In his own remarks welcoming Trump’s victory, Putin was cautiously optimistic.
“We heard [Trump’s] campaign rhetoric while still a candidate for the US presidency, which was focused on restoring the relations between Russia and the United States,” he said. “We understand and are aware that it will be a difficult path in the light of the degradation in which, unfortunately, the relationship between Russia and the US are at the moment.”
But any efforts to improve relations will run up against a multitude of obstacles, including foreign policy establishments in the West that oppose any rapprochement with Russia that looks like appeasement, and Trump’s own lack of real diplomatic experience.
“He has a businessman’s mentality, and believes he can make better deals,” says Mr. Lukyanov. “But he's going to run up against the hard reality that not everything in geopolitics is negotiable, because sometimes interests are diametrically opposed and no deal is possible.
“If you can't make a deal in business, you can just go elsewhere,” he says. “But there’s only one Russia in the world. You are going to have to find a way to coexist with that one. Or not.”
Q: What about the rest of the former Soviet region?
There is audible dismay in Kiev, and in the capitals of the three former Soviet Baltic states, where it is feared that Trump’s priority on restoring good ties with Russia might come at their expense.
Trump has even suggested that he might find a way to recognize Crimea as Russian territory, which would pretty much overturn whatever is left of the post-cold war order in Europe.
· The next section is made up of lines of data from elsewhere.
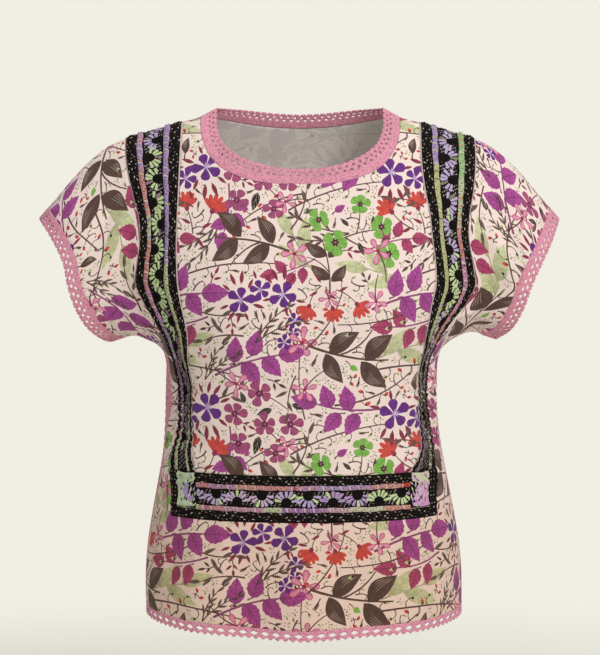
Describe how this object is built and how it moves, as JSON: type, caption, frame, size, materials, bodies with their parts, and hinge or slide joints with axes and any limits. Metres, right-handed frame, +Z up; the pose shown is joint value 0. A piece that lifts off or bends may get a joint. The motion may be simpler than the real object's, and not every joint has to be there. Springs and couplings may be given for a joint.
{
  "type": "drawn-thread blouse",
  "caption": "Cap-sleeved blouse of flower-printed cloth with black drawn-thread bands, side insertions and pink crocheted edgings at neck, cuffs and hem.",
  "frame": {"origin": "midway between the neck points at shoulder height, where a wearer's shoulders hold the blouse up", "axes": "+X to the viewer's right with the front in view, +Y from the front to the back, +Z up"},
  "size_m": [0.6112, 0.2483, 0.6027],
  "materials": {
    "printed_cloth": "plain-woven viscose, printed",
    "drawn_thread": "black braid, coloured cords and openwork",
    "crochet": "crocheted cotton thread"
  },
  "bodies": {
    "root": {"front_centre": "printed_cloth", "front_outer": "printed_cloth", "back_panel": "printed_cloth", "sleeve_left": "printed_cloth", "sleeve_right": "printed_cloth", "band_left": "drawn_thread", "band_right": "drawn_thread", "band_front": "drawn_thread", "side_lace_left": "crochet", "side_lace_right": "crochet", "neck_lace_front": "crochet", "neck_lace_back": "crochet", "cuff_lace_left_front": "crochet", "cuff_lace_left_back": "crochet", "cuff_lace_right_front": "crochet", "cuff_lace_right_back": "crochet", "hem_lace_front": "crochet", "hem_lace_back": "crochet"}
  },
  "joints": []
}
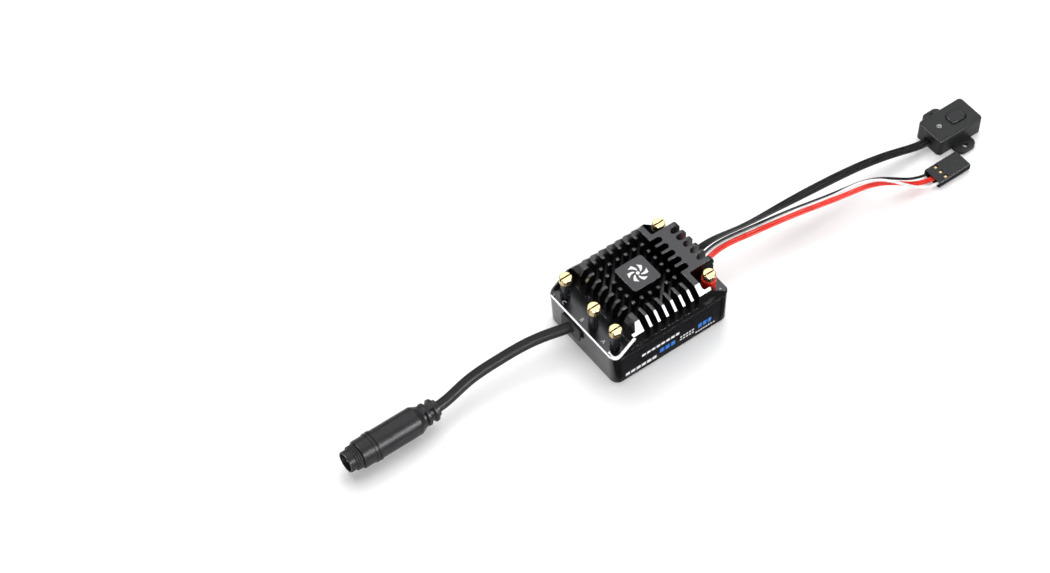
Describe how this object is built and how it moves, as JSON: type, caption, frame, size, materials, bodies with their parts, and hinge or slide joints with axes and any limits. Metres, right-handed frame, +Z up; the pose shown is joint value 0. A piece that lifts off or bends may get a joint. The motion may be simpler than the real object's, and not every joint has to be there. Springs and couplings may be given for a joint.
{
  "type": "electronic speed controller",
  "caption": "Compact brushless motor speed controller: finned heat sink on a plastic case, slotted solder posts, sensor cable with round plug, receiver lead and power switch.",
  "frame": {"origin": "centre of the underside of the case", "axes": "+Z up out of the heat sink, +X towards the battery posts and leads, -X towards the sensor cable, -Y towards the label"},
  "size_m": [0.2595, 0.0369, 0.0245],
  "materials": {
    "anodised": "fine satin anodised",
    "case_plastic": "smooth semi-gloss",
    "label_film": "printed gloss film",
    "gasket_rubber": "matte",
    "screw_steel": "black oxide",
    "board": "solder mask",
    "chip": "moulded epoxy",
    "pad": "soft silicone",
    "can": "drawn can",
    "ferrite": "pressed powder",
    "gilt": "gold plated",
    "bush_black": "moulded",
    "bush_red": "moulded",
    "cable_black": "matte jacket",
    "plug_rubber": "overmoulded",
    "seal": "matte",
    "wire_black": "silicone",
    "wire_red": "silicone",
    "wire_white": "silicone",
    "housing": "moulded",
    "clear": "clear acrylic"
  },
  "bodies": {
    "controller": {"heat_sink": "anodised", "case_shell": "case_plastic", "case_gasket": "gasket_rubber", "side_label": "label_film", "case_screws": "screw_steel", "power_board": "board", "control_board": "board", "board_spacers": "chip", "board_rests": "housing", "mosfets": "chip", "thermal_pad": "pad", "input_capacitors": "can", "regulator_inductor": "ferrite", "microcontroller": "chip", "gate_drivers": "chip", "board_header": "housing", "sensor_header": "housing", "motor_post_bushes": "bush_black", "battery_bush_positive": "bush_red", "battery_bush_negative": "bush_black", "sensor_grommet": "seal", "sensor_cable": "cable_black", "sensor_strain_relief": "plug_rubber", "sensor_plug_body": "plug_rubber", "sensor_plug_collar": "plug_rubber", "sensor_plug_nose": "plug_rubber", "sensor_plug_seals": "seal", "sensor_pin_carrier": "housing", "sensor_pins": "gilt", "lead_grommet": "seal", "switch_lead": "wire_black", "receiver_wire_black": "wire_black", "receiver_wire_white": "wire_white", "receiver_wires_red": "wire_red", "receiver_plug": "housing", "receiver_contacts": "gilt", "switch_base": "housing", "switch_cover": "housing", "switch_board": "board", "tact_switch": "chip", "status_light": "clear", "light_window": "clear", "motor_post_a": "gilt", "motor_post_b": "gilt", "motor_post_c": "gilt", "battery_post_positive": "gilt", "battery_post_negative": "gilt"},
    "power_button": {"switch_button": "plug_rubber", "tact_plunger": "housing"}
  },
  "joints": [
    {"name": "button_press", "type": "slide", "parent": "controller", "child": "power_button", "axis": [0, 0, -1], "range_m": [0, 0.00035], "stiffness_N_per_m": 10, "springref_m": -0.0003}
  ]
}
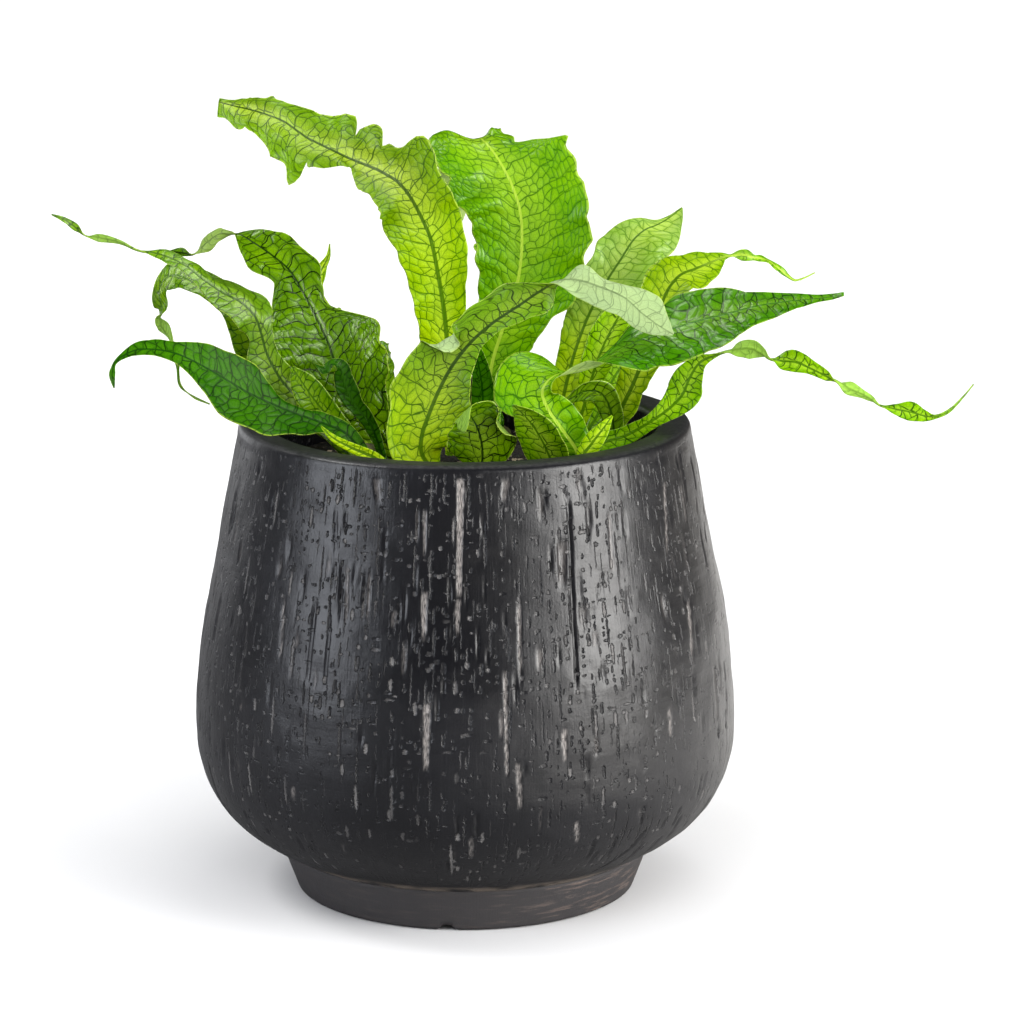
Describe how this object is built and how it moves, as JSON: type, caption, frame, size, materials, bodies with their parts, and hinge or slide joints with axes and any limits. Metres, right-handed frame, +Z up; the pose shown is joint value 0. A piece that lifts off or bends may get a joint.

Already politicians who seek better relations with Moscow are gaining ground in countries like Bulgaria and Moldova, and any perceived US pullback from the region might turn that into a stampede.
“Our political leaders were totally behind Hillary Clinton, and actively expected her to win,” says Mikhail Pogrebinsky, director of the independent Kiev Center for Political Studies. “Now they will have to find a way to love Trump, I guess.”